The Electric Vehicle: Cleanliness is a Matter of Geography
The electric vehicle (EV) represents the most profound shift, and its environmental narrative is the most contingent. The core truth is this: An EV is only as clean as the grid it plugs into. This isn’t a hypothetical. I’ve tracked the data. Charging a Tesla in West Virginia, where the grid is over 90% coal-fired, results in a greenhouse gas footprint per mile that can rival a very efficient hybrid. Charge that same car in Vermont or Washington State, with their hydro and nuclear-dominated grids, and its operational emissions are near zero. This geographic disparity is the single most important and overlooked factor in the EV environmental equation.
Then we must confront the elephant in the room: the battery. Manufacturing a large lithium-ion battery pack is an energy and resource-intensive process. The mining of lithium, cobalt, nickel, and graphite carries significant local environmental and human costs—water table depletion, habitat destruction, and problematic labor practices in some regions. The carbon debt from manufacturing a long-range EV can be 30-40% higher than that of an equivalent internal combustion vehicle. This debt is repaid over time through cleaner operation, but the payback period varies wildly. For the driver in coal-country, it may take 100,000 miles. For the driver on a clean grid, it may take 15,000. This is why universal pronouncements about EVs being “greener” are meaningless without context.
Finally, there’s the longevity question. An EV’s second life—the used car market—and its ultimate recycling are critical to its lifecycle math. A gasoline car’s environmental cost is spread over 150,000-200,000 miles. For the EV to truly win, its battery pack must last for a similar vehicular lifespan, and the industry must build a robust, efficient recycling ecosystem to recover those valuable minerals. We’re seeing promising strides on durability, but the recycling infrastructure is still in its infancy. The environmental promise of the EV is a long-term bet, not an immediate given.

The Overlooked Factors: Materials, Manufacturing, and Miles
Beyond the powertrain, three factors persistently shape a vehicle’s environmental impact more than most buyers consider.
First, material composition. Aluminum is energy-intensive to produce but lightweight, improving efficiency. Steel is easier to make but heavier. Carbon fiber is exotic and strong but notoriously difficult to create and recycle. The shift to aluminum bodies in trucks and EVs isn’t just a performance or range choice; it’s a fundamental environmental trade-off between manufacturing energy and operational energy. There’s no free lunch.

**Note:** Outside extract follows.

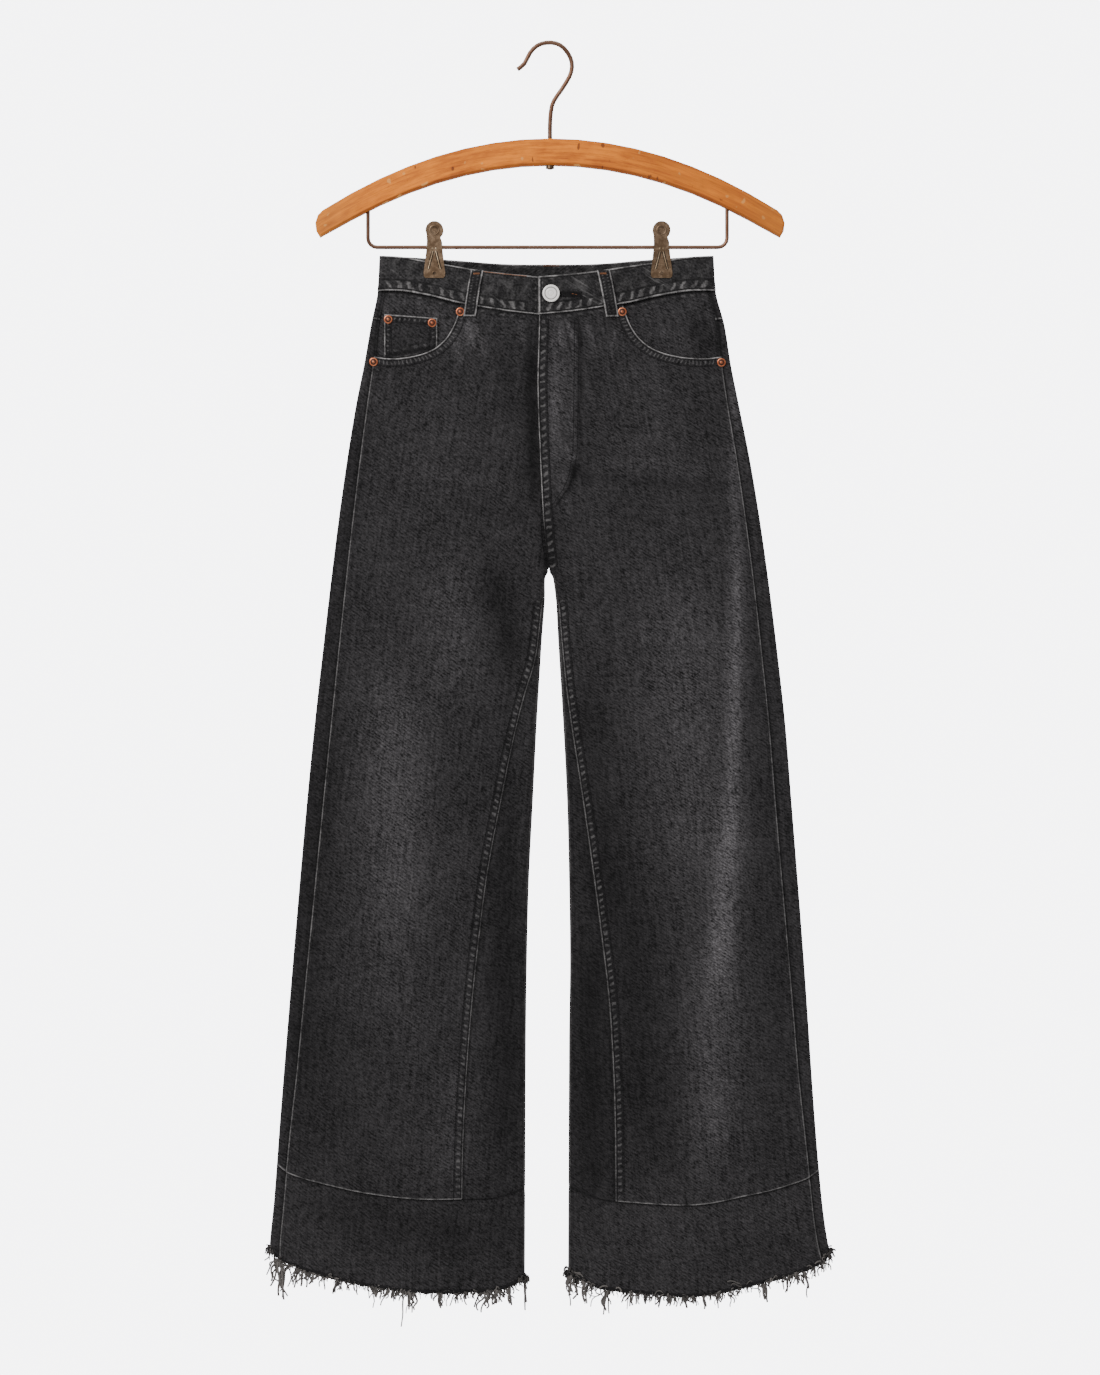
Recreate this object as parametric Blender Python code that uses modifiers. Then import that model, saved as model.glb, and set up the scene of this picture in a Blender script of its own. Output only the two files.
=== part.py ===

Second, vehicle size and capability. A consistent pattern I’ve documented is “feature creep.” Buyers purchase a large vehicle for its occasional utility (one camping trip a year, one Home Depot run) but then bear its inefficiency penalty for 365 days a year. The most environmentally responsible choice is often the smallest, lightest vehicle that can reliably meet 95% of your needs. The other 5% can be solved by renting or borrowing. This logic, however, runs counter to decades of automotive marketing that equates “more” with “better.”
Third, and most critically, annual mileage and vehicle longevity. A low-mileage driver creates a paradox. The upfront manufacturing impact of any new vehicle becomes a larger portion of its lifetime footprint. For someone driving 5,000 miles a year, buying a new, efficient car is almost never the optimal environmental choice. Keeping an older car well-maintained is almost always better. The highest-impact action an individual can take is to drive less—through trip consolidation, walking, cycling, or using public transit where it exists. The greenest car is the one you don’t drive.
Making a Choice You Can Live With
So, how does an informed person navigate this? Based on the patterns I’ve witnessed, here’s a practical framework:
- Drive what you have, until you can’t. Maximizing the lifespan of your current vehicle is the single most effective green policy for most drivers. Proper maintenance is environmentalism.
- Right-size your next vehicle. Honestly assess your needs. The sedan or compact crossover will almost always have a lower lifetime impact than the three-row SUV or full-size truck.
- Match the technology to your use case and your grid.
- If you drive high annual mileage (20k+ miles) mostly on highways, a modern diesel or efficient hybrid still makes a strong case.
- If you drive a mix of city and highway, a conventional hybrid is the most reliably low-impact choice across all grids.
- If you have a clean local grid, secure home charging, and drive enough miles to repay the battery debt, an EV becomes the compelling long-term option.
- Consider a “gentle used” vehicle. Putting another 100,000 miles on a two-year-old car amortizes its manufacturing impact without triggering the production of a new resource bundle.
The Road Ahead: Systems, Not Just Vehicles
Looking forward, the focus will inevitably shift from the vehicle itself to the ecosystem that supports it. I’ve seen enough to know that technological silver bullets don’t exist. The future is a mosaic.
The environmental winner won’t be a single vehicle type, but a system that includes: a cleaner, smarter, and more resilient electrical grid; a circular economy for battery materials; truly renewable and synthetic fuels for the legacy fleet and specific applications where batteries falter (aviation, shipping, heavy haul); and, crucially, smarter land-use and transit planning that reduces the need for personal vehicle miles in the first place.
The car will remain a tool of immense personal freedom and utility. Our responsibility is to choose that tool wisely, use it conscientiously, and understand that its true cost is measured not at the pump or the charger, but across its entire life—and ours. The most sustainable vehicle is the one that balances efficiency, longevity, and practicality for your specific world. There is no one right answer, but there are certainly more informed, and more responsible, questions we can all start asking.